Вскоре после её рассказа о явлении Богородицы и письменного ответа владыки, завёл он разговор о её монашестве. Никогда ранее не затрагивал эту тему, тут говорит, дескать, когда станет она вдовой, должна принять монашеский подстриг.

– Владыка, какая из меня монахиня? – испугается Екатерина. – Я многогрешная! Лет мне много.

– Помнишь евангельскую притчу о работниках? Богу служить никогда не поздно. А что грешная, так монахи не святые. Будешь о спасении своей души молиться, ближним молитвенно поможешь. Я отойду ко Господу, глядишь в иное время обо мне, недостойном, вспомнишь.

– Как это вы умрёте? – растерянно произнесла Екатерина. – А как же я?

– Ты что, хочешь, чтобы я после тебя почил? – заулыбается владыка. – А кто будет за моей могилкой ухаживать? Ты это брось, Екатерина Тихоновна! Как и договаривались, рядом с родителями моими похороните на Старо-Восточном кладбище. Будешь к нам на могилку ездить. Литию прочитаешь, расскажешь о своём житье-бытье.

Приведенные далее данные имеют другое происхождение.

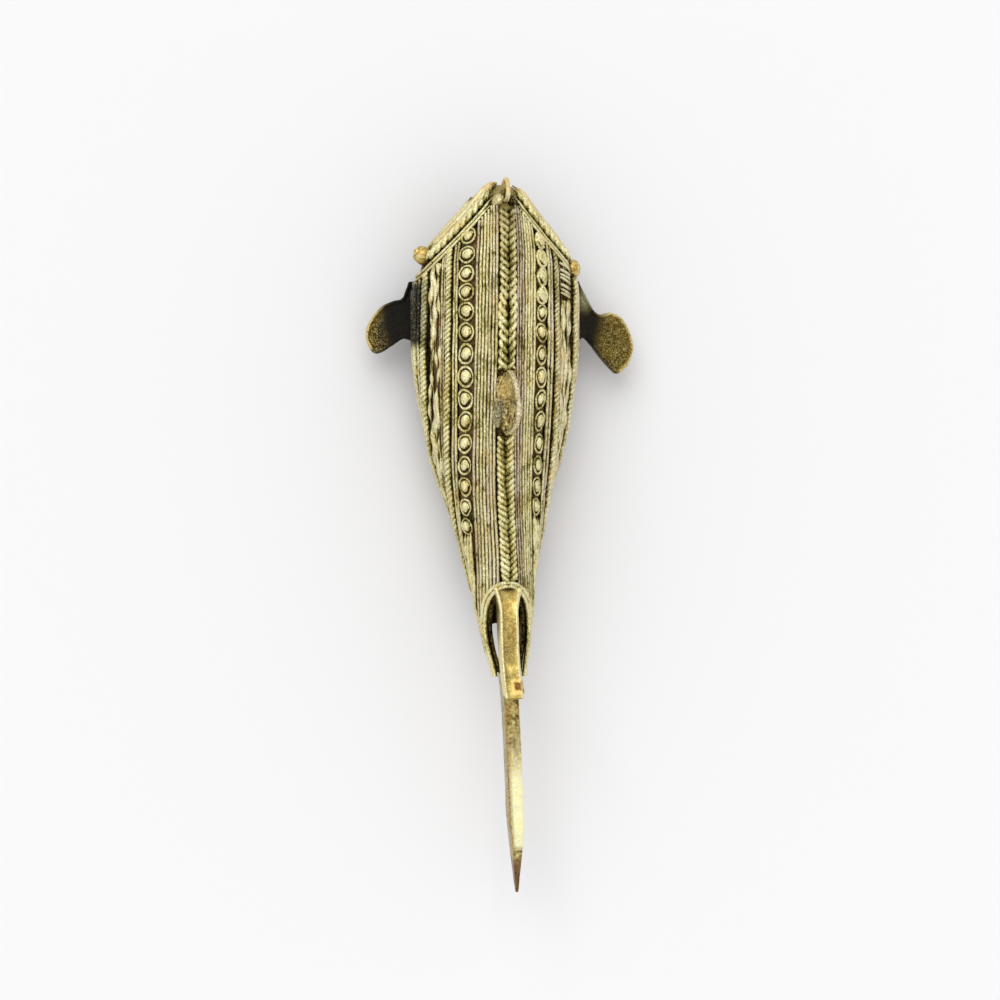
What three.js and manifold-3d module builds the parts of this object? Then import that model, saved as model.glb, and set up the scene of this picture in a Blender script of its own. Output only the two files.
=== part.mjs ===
// A hollow-cast brass fish, modelled as its maker builds it up before casting: a clay core, a thin wall
// over it, threads, plaits and coils laid side by side on the wall, then eyes, fins, nose loop and tail.
// Millimetres. +Y runs to the nose, +Z is up, +X is the fish's right, and z = 0 is the flat it rests on.
import * as THREE from "three";
import { mergeVertices } from "three/addons/utils/BufferGeometryUtils.js";
import Module from "manifold-3d";

const wasm = await Module();
wasm.setup();

// Clearances
const seatGap = 0.3; // between a laid piece and what it lies on
const sideGap = 0.2; // between neighbours laid side by side

// Cast wall: each row is one cross-section, with its half width and the heights of its back, widest level
// and belly
const snoutTip = { y: 55.4, half: 1.8, back: 23.5, side: 18.5, belly: 14.5 };
const snout = { y: 54.5, half: 3.8, back: 26.5, side: 18.0, belly: 12.0 };
const muzzle = { y: 52.6, half: 6.2, back: 29.8, side: 17.5, belly: 9.2 };
const jaw = { y: 48.5, half: 9.3, back: 32.6, side: 16.5, belly: 6.0 };
const cheek = { y: 42.5, half: 14.3, back: 34.6, side: 15.5, belly: 3.0 };
const gill = { y: 34.5, half: 18.9, back: 35.8, side: 15.0, belly: 1.0 };
const restFront = { y: 26.0, half: 19.8, back: 36.4, side: 14.6, belly: 0 };
const girth = { y: 17.0, half: 19.9, back: 36.6, side: 14.5, belly: 0 };
const waist = { y: 2.5, half: 18.3, back: 36.0, side: 14.5, belly: 0 };
const loin = { y: -12.5, half: 14.9, back: 34.0, side: 15.0, belly: 0 };
const restBack = { y: -26.0, half: 10.7, back: 31.3, side: 16.3, belly: 0 };
const tailRoot = { y: -42.5, half: 7.2, back: 28.2, side: 18.2, belly: 7.0 };
const sleeve = { y: -56.5, half: 5.2, back: 26.0, side: 19.5, belly: 12.5 };
const sleeveEnd = { y: -66.5, half: 3.2, back: 24.6, side: 19.8, belly: 15.0 };
const stations = [
  snoutTip, snout, muzzle, jaw, cheek, gill, restFront, girth, waist, loin, restBack, tailRoot, sleeve,
  sleeveEnd,
];
const bodyWall = 1.9;
const sleeveWall = 0.7;
const sleeveLip = 3.2; // bare wall left at the sleeve's end, behind the laid work

// Shape of one cross-section, as shares of its own height and width
const ridgeReach = 0.24;
const ridgeFall = 0.19;
const shoulderReach = 0.97;
const shoulderFall = 0.5;
const bellyRound = 0.56;
const bellyFlatShare = 0.34;

// Openings at the tail root: the top one runs from the arch to the sleeve's end, and light falls through
// the bottom one
const archY = -45.0;
const topCutMid = { y: -46.5, z: 20.8 };
const topCutEndZ = 21.6;
const bottomCutY = -53.5;
const bottomCutMid = { y: -57.5, z: 18.2 };
const cutEndMargin = 1.0; // how far a cutter or the cavity runs out past the sleeve's end
const cutReach = 10.0; // how far a cutter runs up or down past its opening
const bottomCutEndZ = 18.2;

// Laid work
const threadPitch = 1.0;
const threadBed = 0.45; // height of the groove between two threads
const threadHeight = 0.95;
const plaitWidth = 2.3;
const plaitHeight = 1.7;
const plaitGroove = 0.95;
const spineLobe = 2.6; // length of one lobe of the spine plait
const flankLobe = 3.5;
const plaitSlant = 1.0; // how far a lobe leans, per millimetre of width
const backThreadCount = 7;
const pairThreadCount = 2;
const sideThreadCount = 3;
const coilRowWidth = 5.0;
const coilPitch = 5.5;
const coilRadius = 2.35;
const coilWire = 0.95;
const coilHeight = 1.2;
const pelletRadius = 1.3; // of the pellet in each coil
const stripHeight = 0.5; // of the backing strip under coils and scrolls
const scrollWidth = 4.4;
const scrollPitch = 6.0;
const scrollWire = 0.95;
const scrollHeight = 1.3;
const bellyMargin = 3.4; // height above the belly where the lowest laid work stops
const traceStep = threadPitch / 4; // step in which a line is traced over the wall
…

Могилу родителей владыки Екатерина знала. Не один раз бывала на кладбище с ним и Любовью Васильевной. Владыка рассказывал об отце, протоирее Василии, настоятеле «Знаменской» церкви в Омске, своей маме, тоже из духовного сословия, епископ Омский и Семипалатинский Григорий (Полетает) был её двоюродным дедом.

На могиле родителей владыка служил панихиду, Екатерина с Любовью Васильевной подпевали. В последний раз Катерина была на кладбище за месяц до смерти владыки. Во вторую родительскую субботу Великого поста владыка попросит съездить с ним на кладбище:

– Надо попроведовать папу с мамой.

Екатерина хотела спросить, почему не подождать до Радоницы, когда снег растает, земля просохнет, проще подойти к могилкам, пасха поздняя, на Радоницу хорошо будет, но сдержалась, владыке лучше знать, что и когда.

Поехали вдвоём, Любовь Васильевна накануне простыла, владыка велел ей остаться дома. Кладбище утопало в сверкающем под щедрым мартовским солнцем снегу. Но они легко подошли к могиле. Неподалёку чернела свежей землёй новое захоронение, к нему вела в глубоком снегу утоптанная многими ногами тропа. По ней и прошли. Вытоптали площадку у своей могилы. Владыка разжёг кадило, остро запахло ладаном, владыка начал служить панихиду… На кладбище было сверкающе бело и тихо-тихо, только глуховатый голос владыки плыл над могилами.

Владыка спел в полный голос «Вечную память», перекрестился, и они пошли к выходу. По дороге, владыка скажет Екатерине:

 

– Мужа ты, Екатерина Васильевна, береги. Василий Иванович – это твой крест, пронеси его достойно. Думаю так, умрёт он раньше тебя. Ты после этого принимай монашеский постриг, принимай монашеский крест.